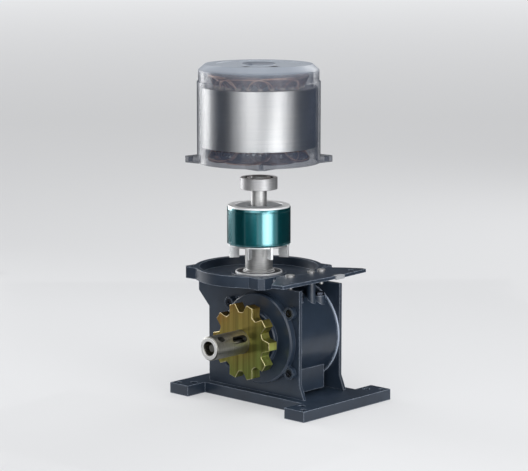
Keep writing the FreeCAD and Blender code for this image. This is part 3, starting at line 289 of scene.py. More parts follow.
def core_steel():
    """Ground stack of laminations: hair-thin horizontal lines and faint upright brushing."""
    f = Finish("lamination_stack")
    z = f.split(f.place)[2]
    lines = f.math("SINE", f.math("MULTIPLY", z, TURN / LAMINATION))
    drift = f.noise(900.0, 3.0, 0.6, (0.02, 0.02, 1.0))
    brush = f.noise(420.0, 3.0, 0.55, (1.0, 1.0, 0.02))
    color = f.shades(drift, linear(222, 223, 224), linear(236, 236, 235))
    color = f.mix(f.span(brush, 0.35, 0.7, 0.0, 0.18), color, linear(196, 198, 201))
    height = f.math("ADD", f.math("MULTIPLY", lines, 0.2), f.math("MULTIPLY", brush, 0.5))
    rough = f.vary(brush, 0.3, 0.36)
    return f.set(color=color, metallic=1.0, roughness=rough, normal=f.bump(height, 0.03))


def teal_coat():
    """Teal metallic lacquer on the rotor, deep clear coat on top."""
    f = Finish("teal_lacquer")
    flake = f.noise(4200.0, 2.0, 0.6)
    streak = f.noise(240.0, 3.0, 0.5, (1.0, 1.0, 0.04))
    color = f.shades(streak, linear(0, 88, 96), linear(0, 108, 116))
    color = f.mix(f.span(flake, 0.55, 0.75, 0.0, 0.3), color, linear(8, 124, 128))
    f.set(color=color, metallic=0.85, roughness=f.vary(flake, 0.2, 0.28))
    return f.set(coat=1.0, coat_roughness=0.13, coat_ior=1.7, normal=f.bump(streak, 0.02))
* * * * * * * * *
# Task objective:
Print the whole listing exactly as it is.

# Output below:
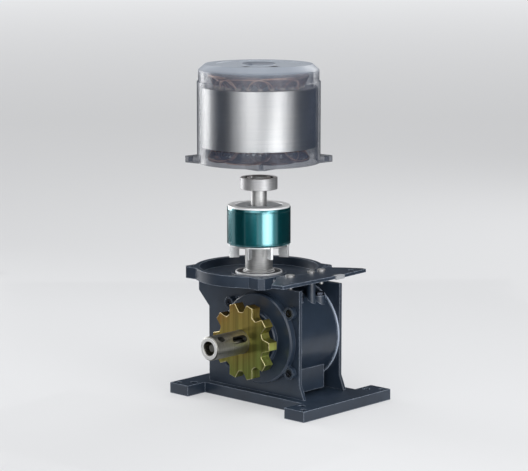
Keep writing the FreeCAD and Blender code for this image. This is part 3, starting at line 289 of scene.py. More parts follow.
def core_steel():
    """Ground stack of laminations: hair-thin horizontal lines and faint upright brushing."""
    f = Finish("lamination_stack")
    z = f.split(f.place)[2]
    lines = f.math("SINE", f.math("MULTIPLY", z, TURN / LAMINATION))
    drift = f.noise(900.0, 3.0, 0.6, (0.02, 0.02, 1.0))
    brush = f.noise(420.0, 3.0, 0.55, (1.0, 1.0, 0.02))
    color = f.shades(drift, linear(222, 223, 224), linear(236, 236, 235))
    color = f.mix(f.span(brush, 0.35, 0.7, 0.0, 0.18), color, linear(196, 198, 201))
    height = f.math("ADD", f.math("MULTIPLY", lines, 0.2), f.math("MULTIPLY", brush, 0.5))
    rough = f.vary(brush, 0.3, 0.36)
    return f.set(color=color, metallic=1.0, roughness=rough, normal=f.bump(height, 0.03))


def teal_coat():
    """Teal metallic lacquer on the rotor, deep clear coat on top."""
    f = Finish("teal_lacquer")
    flake = f.noise(4200.0, 2.0, 0.6)
    streak = f.noise(240.0, 3.0, 0.5, (1.0, 1.0, 0.04))
    color = f.shades(streak, linear(0, 88, 96), linear(0, 108, 116))
    color = f.mix(f.span(flake, 0.55, 0.75, 0.0, 0.3), color, linear(8, 124, 128))
    f.set(color=color, metallic=0.85, roughness=f.vary(flake, 0.2, 0.28))
    return f.set(coat=1.0, coat_roughness=0.13, coat_ior=1.7, normal=f.bump(streak, 0.02))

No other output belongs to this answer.